Lester Vecsey wrote:
Looking through the key_metrics.h file it seems that linux machines get a
different set of keys from aix, and so on. Theres a basic core set of keys
that are on all platforms, but then when it gets to things like pkts_in its
only available for linux.
In particular pkts_in is key 31, and here is the question: Imagine you have
a gmond running on aix that is getting its xml tcp port queried from a
gmetad, and you add a couple gmonds on linux machines to the same cluster.
The pkts_in keys from the linux machines aren't going to be accepted by the
aix gmond because they key is out of range.
This begs the question of what a future windows version should do as well --
should key 31 be considered pkts_in for all platforms, i.e., go by the linux
definitions?

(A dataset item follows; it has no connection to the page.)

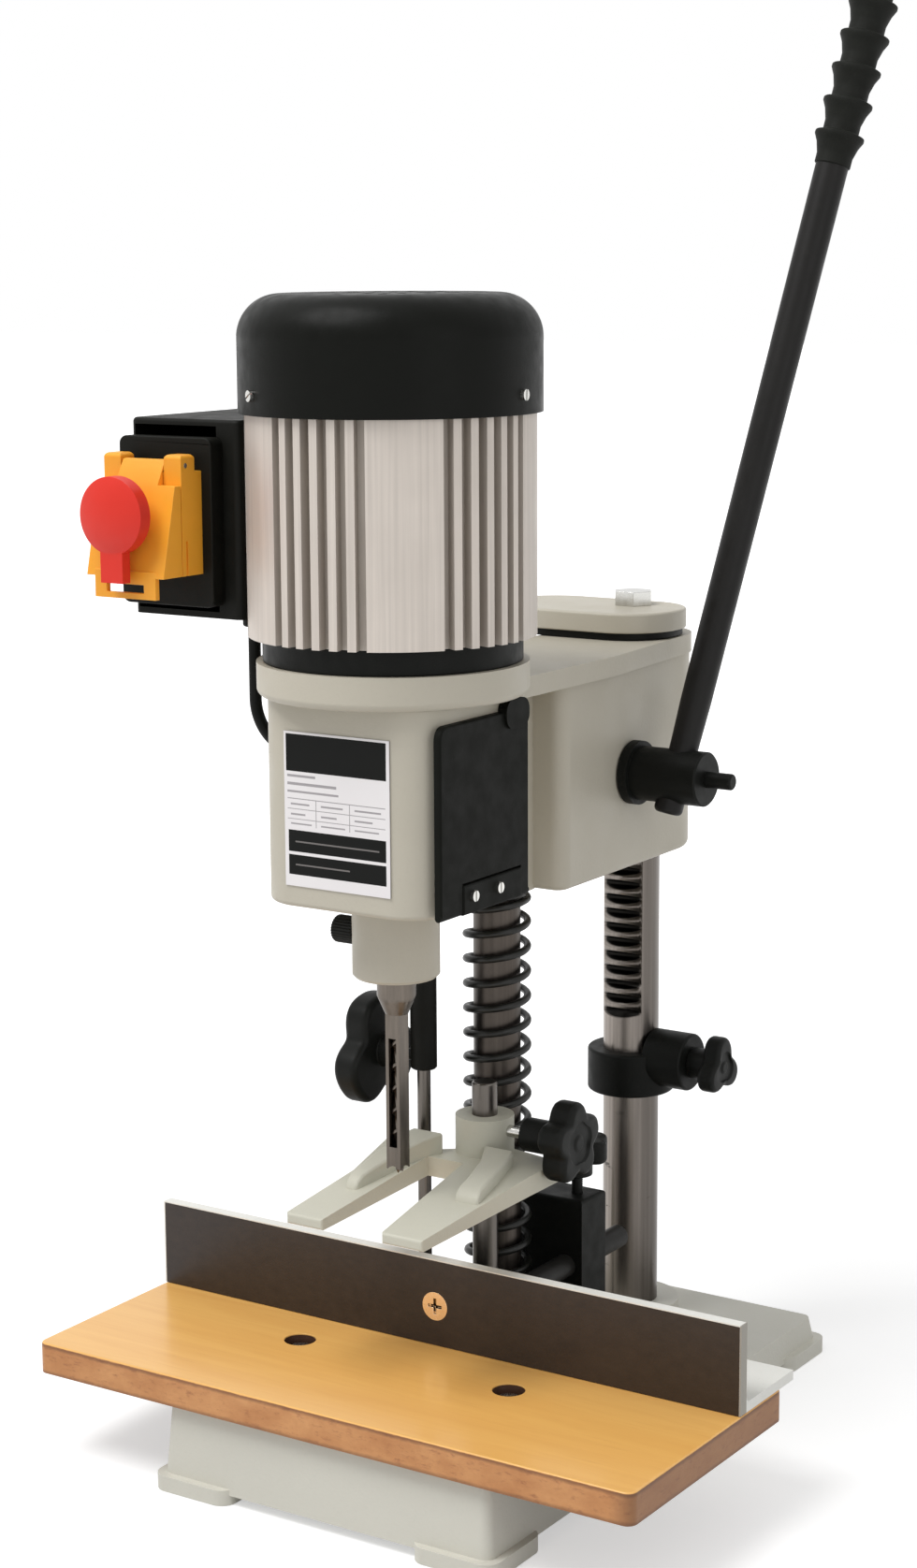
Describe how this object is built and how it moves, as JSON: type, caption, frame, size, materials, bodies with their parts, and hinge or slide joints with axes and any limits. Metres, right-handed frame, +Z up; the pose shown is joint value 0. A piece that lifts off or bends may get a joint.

I think solaris overlaps, and this is a potential problem as
well. Is ganglia leading towards having metric key definitaions that will be
interchangeable between platforms in a global sense, or perhaps having a
'platform' key that allows gmond to go by its own set of key listings per
platform type that is sending to it?
I hope this makes sense.. would appreciate some feedback.
Mmmm, deja vu all over again. We slugged this out on the dev list around
six months ago.
Basically, this is a problem because there's no standard for metrics, only
consensus. It gets weirder - mix and match platforms in a single cluster
that have different metrics on the same metric key and both of them will
report the metrics ... but in their own name/unit format.
It's all rather confusing, really.
Oh, the fix? You want the fix?
[first few seconds of "One Thing Leads To Another..." ... no, not that Fixx!]
... wait for Ganglia 3, which will handle different metrics on different
platforms in the same cluster ...
...OR...
... put different platforms in different clusters!
Heterogeneous clusters are not guaranteed to operate correctly at this
time. If the platforms you want to mix have their metric keys lined up
properly, then fabulous - you have no problems. If not, then you're going
to get some data dropped or some data misrepresented, depending on which
monitoring core platform you query.
If this is a showstopping problem, modify the metric headers and platform
file so that you have the right number and order of metrics for both
platforms, and fill out the unsupported metrics with dummy functions that
return a bogus value.
Or you could actually write support in for the metric... ;)